Der Generationenvertrag nur noch ein Torso, die Eigenversorgung noch nicht im Bewusstsein: Verpassen die Deutschen den Wandel?

 

Autor Holger Hieke über Zuversicht, Vertrauen und urdeutsche Skepsis...

 

 

 

Das Zerrbild

 

Ich bin ein 60er Jahrgang; Sie wissen schon: »Babyboomer«. Die Zeit meiner Kindheit prägte vor allem die unbeirrbare Zuversicht auf eine bessere Zukunft. Es war Aufbruch spürbar. Die Wirtschaft: brummte, die Autos: wuchsen, die Winter: schneereich, die Lohnsteigerungen: mehr als angemessen... Selbst die 68er konnten den Glauben auf Sicherheit und Stabilität nicht erschüttern, im Gegenteil.

 

Private Vorsorge? Pah! Die Vision des umlagefinanzierten Vollversorgungsmodells hatte sich endlich und endgültig erfüllt. Der Generationenvertrag für die Ewigkeit! Als ich ins Berufsleben trat, da brauchte mir so ein Versicherungsfuzzi wirklich nichts von Rente erzählen...

 

Doch das Ende der Zuversicht kam jäh. Inzwischen sind die Winter zu warm, der Wasserpegel steigt, Ressourcen sind geplündert, die Wirtschaft taumelt ein ums andere mal und die Rente befindet sich in freiem Fall. Nichts mehr hat seinen angestammten Platz in unserer Zuwachs-Wertematrix. Ist Marktwirtschaft noch moralisch? Sport noch fair? Zukunft besser als Vergangenheit?

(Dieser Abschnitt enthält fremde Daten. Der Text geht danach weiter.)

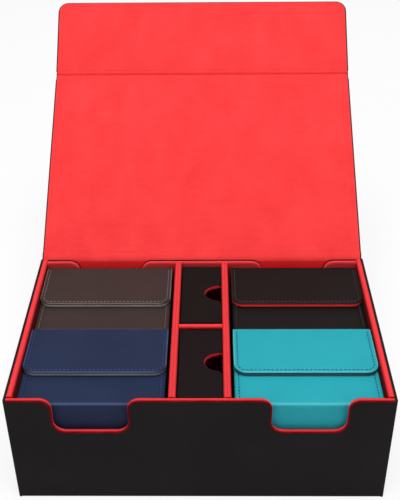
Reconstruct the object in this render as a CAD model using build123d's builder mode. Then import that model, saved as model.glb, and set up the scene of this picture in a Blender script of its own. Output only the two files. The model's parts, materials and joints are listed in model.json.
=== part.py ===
"""Trading card case: a leather-covered box with a red lining, an open clamshell lid with a magnetic
flap, four deck boxes with flaps of their own and two narrow trays that stand on their side.

Millimetres, +Z up, +X to the right, +Y to the back. The origin is the centre of the underside of the
closed box. Every piece is drawn where it stands with the lid leaning back, open."""

from build123d import *
from math import cos, radians, sin, sqrt
import os

# ---- the box -------------------------------------------------------------------------------------
case_width = 275.0
case_depth = 175.0
case_height = 99.0
side_board = 2.1
front_leather = 1.4
spine_board = 2.4
base_board = 2.0
side_padding = 4.0
front_wall = 4.4
back_wall = 4.0
spine_velvet = 0.8
floor_velvet = 1.2
seam_gap = 0.3
tolerance = 0.01
front_face = -case_depth / 2
back_face = case_depth / 2
floor_top = base_board + floor_velvet
inner_front = front_face + front_wall
spine_front = back_face - spine_board
back_wall_rear = spine_front - spine_velvet - seam_gap
inner_back = back_wall_rear - back_wall
inner_side = case_width / 2 - side_board - side_padding
inner_depth = inner_back - inner_front

# ---- finger cut-outs in the front and back walls ----------------------------------------------------
cutout_centre = 77.4
cutout_width = 53.2
cutout_depth = 30.2
cutout_top_radius = 8.5
cutout_bottom_radius = 9.0
rolled_edge = 1.2
front_wall_outer_roll = 1.0
front_wall_inner_roll = 1.6
back_wall_roll = 1.5
side_wall_roll = 1.8
board_corner = 1.1
board_edge = 0.9
base_edge = 0.3

# ---- dividers -----------------------------------------------------------------------------------------
divider_thickness = 5.6
divider_centre = 19.5
cross_divider_thickness = 4.0
cross_divider_rear = front_face + 85.5
divider_roll = 2.4
cross_divider_roll = 1.6

# ---- lid and flap -------------------------------------------------------------------------------------
lid_width = 273.0
lid_lean = 33.9
hinge_y = back_face - 1.0
hinge_z = case_height + 1.2
crease_distance = 182.6
flap_length = 74.2
flap_bend = 9.6
hinge_half_gap = 4.0
lid_leather_low = -2.6
lid_leather_high = -0.2
lid_velvet_high = 0.8
lid_velvet_inset = 1.2
lid_corner_radius = 9.5
crease_leather = 1.0
crease_velvet = 0.9
spine_top = case_height - 2.0
crease_start = crease_distance - hinge_half_gap

# ---- magnets ------------------------------------------------------------------------------------------
magnet_clearance = 0.1
case_magnet_radius = 6.0
case_magnet_thickness = 1.5
case_magnet_spread = 72.0
case_magnet_reach = 56.0
deck_magnet_radius = 4.0
deck_magnet_pocket = deck_magnet_radius + magnet_clearance
deck_magnet_thickness = 1.0
deck_magnet_spread = 30.0
deck_magnet_reach = 41.0

# ---- deck boxes ---------------------------------------------------------------------------------------
deck_width = 106.0
deck_length = 79.0
deck_centre = 77.8
deck_bottom = floor_top + 0.2
deck_body_top = case_height - 8.3
deck_flap_top = case_height - 4.2
deck_wall = 2.4
deck_velvet = 0.8
deck_corner = 1.8
deck_panel = 3.0
deck_flap_reach = 50.4
deck_flap_leather = 2.0
deck_flap_corner = 9.0
deck_flap_gap = 0.3
deck_flap_edge = 0.7
deck_front_edge = 1.2
deck_lining_inset = 0.4
deck_front_gap = 1.0
deck_back_gap = 1.3
deck_row_front = {
    "front": inner_front + deck_front_gap,
    "back": inner_back - deck_back_gap - deck_length,
}
decks = {
    "brown": (-deck_centre, "back"),
    "navy": (-deck_centre, "front"),
    "black": (deck_centre, "back"),
    "teal": (deck_centre, "front"),
}

# ---- narrow trays that stand on their side ------------------------------------------------------------
tray_width = 32.4
tray_length = 75.4
tray_top = case_height - 2.4
tray_wall = 2.0
tray_velvet = 0.8
tray_corner = 1.4
tray_closed_edge = 1.2
tray_front_gap = 1.2
tray_rear_gap = 4.1
notch_skin = 0.2
notch_depth = 13.3
notch_half_width = 10.2
notch_flare = 5.0
cut_margin = 0.5
trays = {
    "rear": cross_divider_rear + tray_rear_gap,
    "front": inner_front + tray_front_gap,
}

os.makedirs("parts", exist_ok=True)


def save(piece, name):
    """Label a finished piece and write it under its own name."""
    piece.part.label = name
    export_step(piece.part, f"parts/{name}.step")


def facing_front(y):
    """Plane that looks at the front of the box: sketch x is X, sketch y is Z, extrusion runs to -Y."""
    return Plane(origin=(0, y, 0), x_dir=(1, 0, 0), z_dir=(0, -1, 0))


def facing_side(x):
    """Plane that looks from the right: sketch x is Y, sketch y is Z, extrusion runs to +X."""
    return Plane(origin=(x, 0, 0), x_dir=(0, 1, 0), z_dir=(1, 0, 0))


def cutout_outline(plane, width, bottom, inset):
    """Wall outline with its two finger cut-outs, drawn in by an inset along the top and the cut-outs."""
    top = case_height - inset
    notch_floor = case_height - cutout_depth - inset
    half_notch = cutout_width / 2 + inset
    with BuildSketch(plane) as outline:
        with Locations((0, bottom)):
            Rectangle(width, top - bottom, align=(Align.CENTER, Align.MIN))
        with Locations((-cutout_centre, notch_floor), (cutout_centre, notch_floor)):
            Rectangle(
                2 * half_notch, cutout_depth + 1, align=(Align.CENTER, Align.MIN), mode=Mode.SUBTRACT
            )
        corners = outline.vertices().filter_by(lambda v: abs(v.X) < width / 2 - 1)
        fillet(corners.filter_by(lambda v: v.Y < notch_floor + tolerance), cutout_bottom_radius + inset)
        shoulders = outline.vertices().filter_by(
            lambda v: v.Y > top - tolerance and abs(v.X) < width / 2 - 1
        )
        fillet(shoulders, cutout_top_radius - inset)
    return outline.sketch


def rim_edges(piece, y, width):
    """The edges of a wall that run along its top and round its cut-outs, on the face at y."""
    lowest = case_height - cutout_depth - 1
    return piece.edges().filter_by(
        lambda e: abs(e.center().Y - y) < tolerance
        and e.center().Z > lowest
        and abs(e.center().X) < width / 2 - 0.5
    )


# ======================================================================================================
# Outer box: leather-covered boards
# ======================================================================================================
between_sides = case_width - 2 * side_board
catch_height = hinge_z - case_magnet_reach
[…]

Banken wirklich seriös? 

 

Wir sind staunende Statisten im Zerrbild einer deformierten Gesellschaft. Die Pille und der daraus folgende Geburtenknick entfalten ihre ganze Wirkung. Unsere Kinderfeindlichkeit hat aus einer ehemals stabilen Bevölkerungspyramide eine fragile Säule mit Wasserkopf geformt – ein Atompilzmodell ohne statischen Unterbau. Die gute Nachricht: Die Babyboomer sind noch Beitragszahler. Die schlechte: In 20 Jahren werden sie es sein, die unsere Kassen leersaugen.

 

Fast belustigt schauen die Allermeisten zu beim Countdown zur sozialen Implosion. Die Entgeltumwandlung, die nichts weniger ist als ein hocheffizienter Rückfluss von Steuern, Sozialabgaben und Lohnnebenkosten, etabliert sich in Großbetrieben nur halbherzig, in mittelständischen und Familienunternehmen oft gar nicht. Auch die Reform von 2019 mit einem vorgeschriebenen 15-Prozent-Anteil des Arbeitgebers hat nicht wirklich viel daran geändert.

 

Auch die Einstellung zu den "Fuzzis" hat sich nicht nicht geändert. Man könnte in ihnen durchaus Vertreter eines neuen Generationenvertrags sehen, den die Politik spät aber mit viel Augenmaß in Gesetzen verfasst hat. Doch die Mehrheit hält sie für Provisionsjäger (stimmt), falsche Botschafter des Niedergangs (stimmt nicht), schlechte Berater (leider oft) und gute Schauspieler (leider selten).

 

Die Unlust am Thema korrespondiert direkt mit dem Unverständnis für die politischen Motive hinter den Gesetzen und der seltsamen Skepsis gegen jedes Geschäft, das andere mit uns machen möchten, auch wenn es uns Vorteile bringt.

 

Während professionelle Anleger um jeden Prozentpunkt Rendite kämpfen, werden staatliche Förderungen weit über 50 Prozent (und deutlich mehr  mit kluger Lohnbuchhaltung) zerredet oder angezweifelt. Gesetze mit überzeugender Lenkungsfunktion und der entscheidenden Initialwirkung zur Vorsorge (!) drohen zu scheitern an Klischees, Furcht und oft schlicht an der Lust, das Haar in der Suppe zu finden.

 

Uns selbst bescheren wir so eine dramatische Altersarmut – und unseren Kindern eine schockierende Hypothek. Tun wir etwas dagegen!